Stated exercise:
In the records below, begin at the line containing "for point, place" and end at the line containing "obj.data.transform(world)"; quote every line in that span exactly, including both boundary lines, and no others.

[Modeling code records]
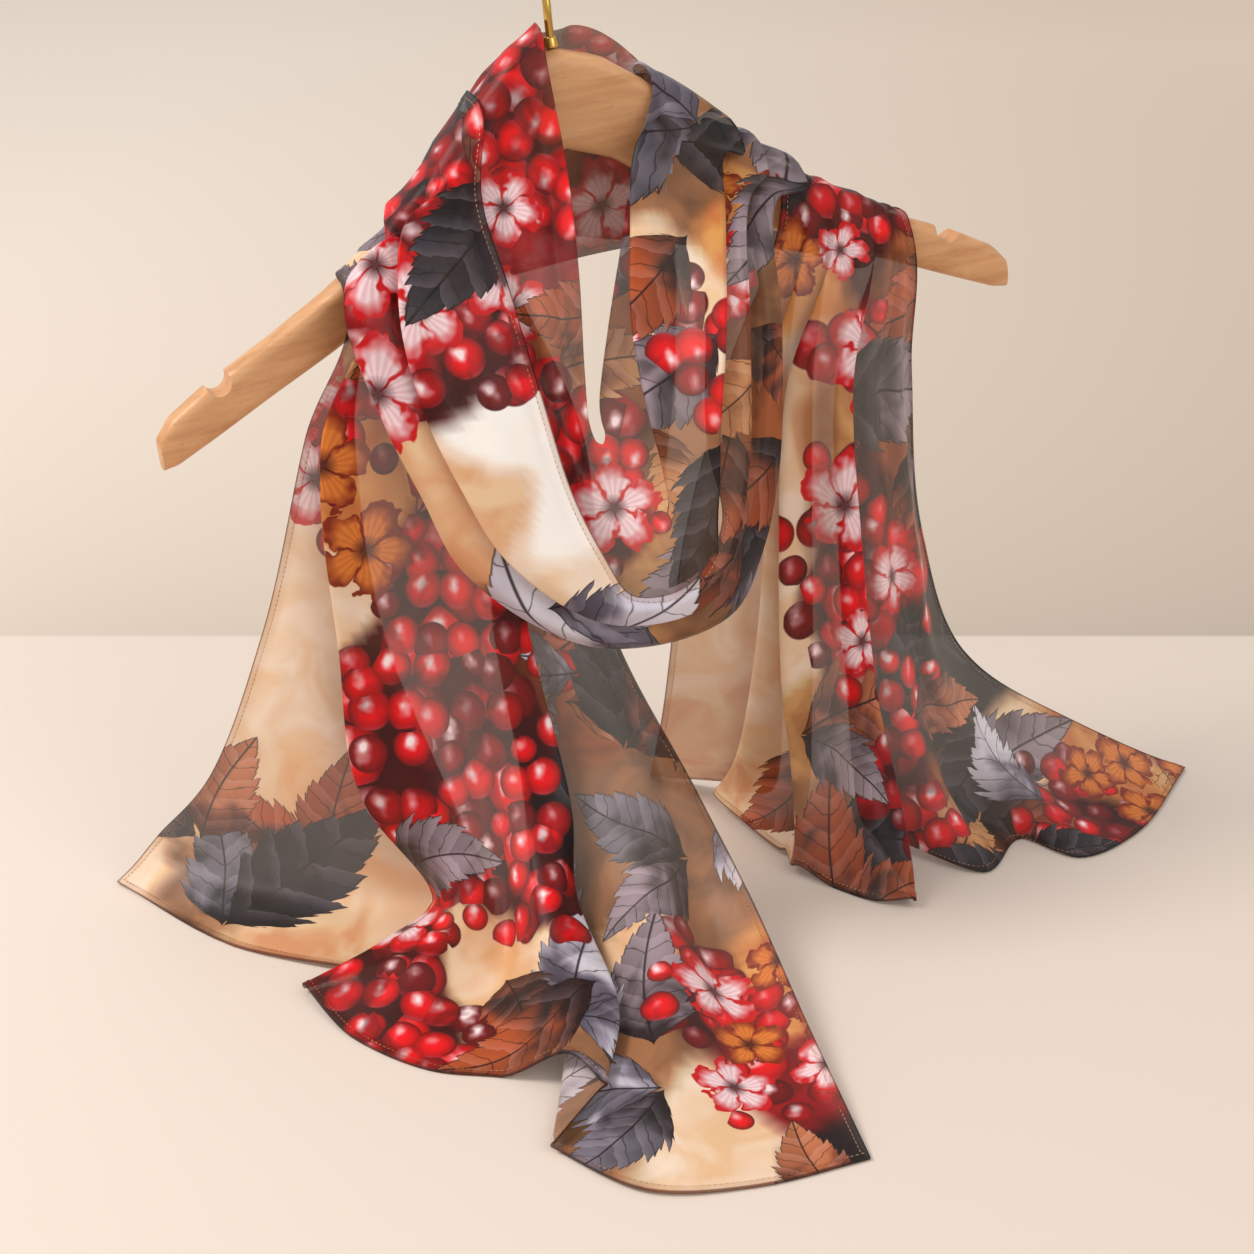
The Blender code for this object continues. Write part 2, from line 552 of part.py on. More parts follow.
def build_hanger():
    sides = [-out for out in reversed(WOOD_CUTS)] + list(WOOD_CUTS[1:])
    mesh = mesh_from_grid("hanger", [wood_section(side) for side in sides], closed=True)
    hanger = add_object("hanger", mesh, "wood")
    for side in (-NOTCH_AT, NOTCH_AT):
        wood = wood_at(side)
        slope = math.copysign(NOTCH_SLOPE, -side)
        bpy.ops.mesh.primitive_cylinder_add(
            radius=NOTCH_RADIUS * MM, depth=NOTCH_LENGTH * MM, vertices=ROUND_SIDES)
        cutter = bpy.context.object
        cutter.name = "cut_notch_left" if side < 0 else "cut_notch_right"
        for owner in list(cutter.users_collection):
            owner.objects.unlink(cutter)
        cutters.objects.link(cutter)
        height = wood.top + NOTCH_RADIUS - NOTCH_DEPTH
        turn = Matrix.Rotation(HANGER_TURN, 4, "Z") @ Matrix.Rotation(-HANGER_TILT - slope, 4, "Y")
        lie_down = Matrix.Rotation(math.pi / 2, 4, "X")
        place = Matrix.Translation(hanger_to_frame(side, 0, height) * MM)
        cutter.matrix_world = place @ turn @ lie_down
        cutter.hide_render = True
        cutter.display_type = "WIRE"
        cut = hanger.modifiers.new("Notch", "BOOLEAN")
        cut.operation = "DIFFERENCE"
        cut.solver = "EXACT"
        cut.object = cutter


def build_hook():
    """The ferrule on the wood, and the rod that ends in the open hook."""
    up = hanger_to_frame(0, 0, 1) - hanger_to_frame(0, 0, 0)
    base = hanger_to_frame(0, 0, SEAT_GAP)
    turn = up.to_track_quat("Z", "Y").to_matrix().to_4x4()
    bpy.ops.mesh.primitive_cone_add(
        radius1=FERRULE_RADIUS * MM, radius2=FERRULE_NECK * MM,
        depth=FERRULE_HEIGHT * MM, vertices=ROUND_SIDES)
    ferrule = bpy.context.object
    ferrule.matrix_world = Matrix.Translation((base + up * FERRULE_HEIGHT / 2) * MM) @ turn
    ferrule.name = "hook_ferrule"
    ferrule.data.name = "hook_ferrule"
    for owner in list(ferrule.users_collection):
        owner.objects.unlink(ferrule)
    collection.objects.link(ferrule)
    ferrule.data.materials.append(looks["brass"])

    middle_radius = HOOK_RADIUS + ROD_RADIUS
    centre = Vector((0, 0, -HOOK_RADIUS))
    foot = base + up * (FERRULE_HEIGHT + SEAT_GAP)
    along = (Matrix.Rotation(HANGER_TURN, 3, "Z") @ Vector((1, 0, 0))).normalized()
    rise = Vector((0, 0, 1))
    out, below = ROD_BEND
    bend = centre + along * out - rise * (middle_radius + below)
    route = [foot, foot + up * ROD_RISE, bend]
    for angle in spread(HOOK_STEPS + 1, HOOK_START, HOOK_END):
        route.append(centre + along * (middle_radius * math.cos(angle))
                     + rise * (middle_radius * math.sin(angle)))
    curve = bpy.data.curves.new("hook", "CURVE")
    curve.dimensions = "3D"
    curve.bevel_depth = ROD_RADIUS * MM
    curve.bevel_resolution = 2
    curve.use_fill_caps = True
    curve.resolution_u = 1
    curve.render_resolution_u = 1
    spline = curve.splines.new("POLY")
    spline.points.add(len(route) - 1)
    for point, place in zip(spline.points, route):
        point.co = (*(place * MM), 1)
    hook = bpy.data.objects.new("hook", curve)
    collection.objects.link(hook)
    curve.materials.append(looks["brass"])


for old in list(bpy.data.objects):
    bpy.data.objects.remove(old, do_unlink=True)
collection = bpy.data.collections.new("chiffon_scarf_on_hanger")
cutters = bpy.data.collections.new("cutters")
bpy.context.scene.collection.children.link(collection)
bpy.context.scene.collection.children.link(cutters)
looks = {name: material(name) for name in COLOURS}

build_hanger()
build_hook()
build_tails()
build_crossings()
build_loop()
bpy.context.view_layer.update()
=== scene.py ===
"""The looks of a chiffon scarf wound once round a wooden hanger, both ends spread on a table.

Each stretch of the cloth is a thin shell through the same fold lines as its solid, with finer
folds, hems and creases, and one printed chiffon. Tables hold millimetres.
"""
import math
import random
from collections import namedtuple
from functools import partial

import bpy
import numpy as np
from mathutils import Matrix, Vector


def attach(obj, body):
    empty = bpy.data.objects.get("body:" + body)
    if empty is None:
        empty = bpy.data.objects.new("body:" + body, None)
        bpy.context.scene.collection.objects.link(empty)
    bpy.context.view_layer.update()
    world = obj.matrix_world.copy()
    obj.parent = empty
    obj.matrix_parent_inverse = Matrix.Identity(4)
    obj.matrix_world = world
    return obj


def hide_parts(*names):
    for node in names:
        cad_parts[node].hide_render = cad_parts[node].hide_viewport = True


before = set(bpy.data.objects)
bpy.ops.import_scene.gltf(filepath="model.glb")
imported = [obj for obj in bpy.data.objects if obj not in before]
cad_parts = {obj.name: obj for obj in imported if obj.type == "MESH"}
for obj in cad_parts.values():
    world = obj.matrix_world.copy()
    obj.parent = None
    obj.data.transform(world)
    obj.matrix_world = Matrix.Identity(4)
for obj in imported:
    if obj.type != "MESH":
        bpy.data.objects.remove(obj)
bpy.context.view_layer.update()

MM = 0.001

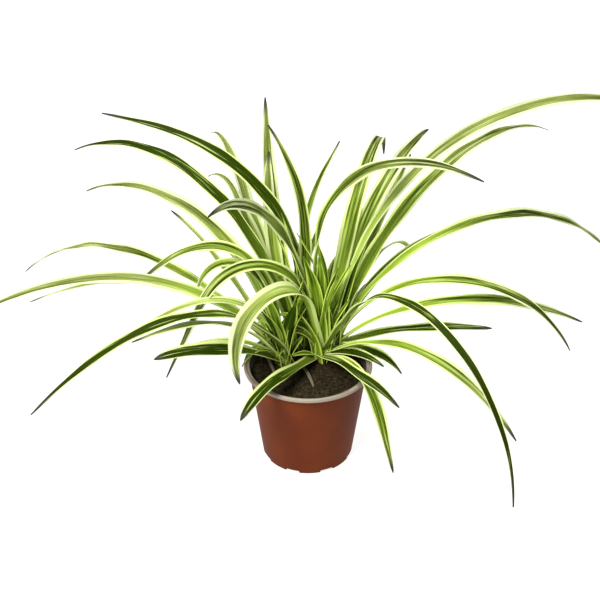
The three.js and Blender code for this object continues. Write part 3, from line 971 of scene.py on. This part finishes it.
    def grow(self, name: str, foot: Vector, leaf: Leaf | YoungLeaf,
             skins: tuple[bpy.types.Material, bpy.types.Material],
             seed: float) -> bpy.types.Object:
        """Grows one blade as a plain closed mesh.

        Args:
            name: The name of the object.
            foot: Where the midrib starts, in millimetres.
            leaf: The leaf's row.
            skins: The materials of the upper and under side.
            seed: A number of the leaf's own, for its waves and lines.

        Returns:
            The object, which isn't linked to anything else.
        """
        form = leaf.outline.value
        piece = new_object(name, bpy.data.meshes.new(name))
        grow_by_tree(piece, self.tree, {
            "Foot": foot * MM,
            "Rows": max(self.fewest_rows, round(leaf.length / self.row_step)),
            "Length": leaf.length * MM,
            "Azimuth": math.radians(leaf.azimuth),
            "Rise": math.radians(leaf.rise),
            "Fall": math.radians(leaf.fall),
            "Bend From": leaf.bend_at - leaf.bend_span / 2,
            "Bend To": leaf.bend_at + leaf.bend_span / 2,
            "Sweep": math.radians(leaf.sweep),
            "Roll": math.radians(leaf.roll),
            "Half Width": (leaf.width / 2 - self.tip_half_width) * MM,
            "Foot Share": form.foot_share,
            "Foot Fold": math.radians(form.foot_fold),
            "Taper": form.taper,
            "Wave": self.wave_share * leaf.width * MM,
            "Seed": seed,
            "Tone": leaf.tone.value,
            "Skin": skins[0],
        })
        piece.data.materials.append(skins[1])
        flesh = piece.modifiers.new("thickness", "SOLIDIFY")
        flesh.thickness = self.thickness * MM
        flesh.offset = -1
        flesh.material_offset = 1
        settle(piece)
        piece.data.set_sharp_from_angle(angle=math.radians(self.sharp_angle))
        return piece


# Pot and soil

class PotSkin(IntEnum):
    """The pot's surfaces, by the number of their material."""

    OUTSIDE = 0
    RIM = 1
    INSIDE = 2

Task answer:
    for point, place in zip(spline.points, route):
        point.co = (*(place * MM), 1)
    hook = bpy.data.objects.new("hook", curve)
    collection.objects.link(hook)
    curve.materials.append(looks["brass"])


for old in list(bpy.data.objects):
    bpy.data.objects.remove(old, do_unlink=True)
collection = bpy.data.collections.new("chiffon_scarf_on_hanger")
cutters = bpy.data.collections.new("cutters")
bpy.context.scene.collection.children.link(collection)
bpy.context.scene.collection.children.link(cutters)
looks = {name: material(name) for name in COLOURS}

build_hanger()
build_hook()
build_tails()
build_crossings()
build_loop()
bpy.context.view_layer.update()
=== scene.py ===
"""The looks of a chiffon scarf wound once round a wooden hanger, both ends spread on a table.

Each stretch of the cloth is a thin shell through the same fold lines as its solid, with finer
folds, hems and creases, and one printed chiffon. Tables hold millimetres.
"""
import math
import random
from collections import namedtuple
from functools import partial

import bpy
import numpy as np
from mathutils import Matrix, Vector


def attach(obj, body):
    empty = bpy.data.objects.get("body:" + body)
    if empty is None:
        empty = bpy.data.objects.new("body:" + body, None)
        bpy.context.scene.collection.objects.link(empty)
    bpy.context.view_layer.update()
    world = obj.matrix_world.copy()
    obj.parent = empty
    obj.matrix_parent_inverse = Matrix.Identity(4)
    obj.matrix_world = world
    return obj


def hide_parts(*names):
    for node in names:
        cad_parts[node].hide_render = cad_parts[node].hide_viewport = True


before = set(bpy.data.objects)
bpy.ops.import_scene.gltf(filepath="model.glb")
imported = [obj for obj in bpy.data.objects if obj not in before]
cad_parts = {obj.name: obj for obj in imported if obj.type == "MESH"}
for obj in cad_parts.values():
    world = obj.matrix_world.copy()
    obj.parent = None
    obj.data.transform(world)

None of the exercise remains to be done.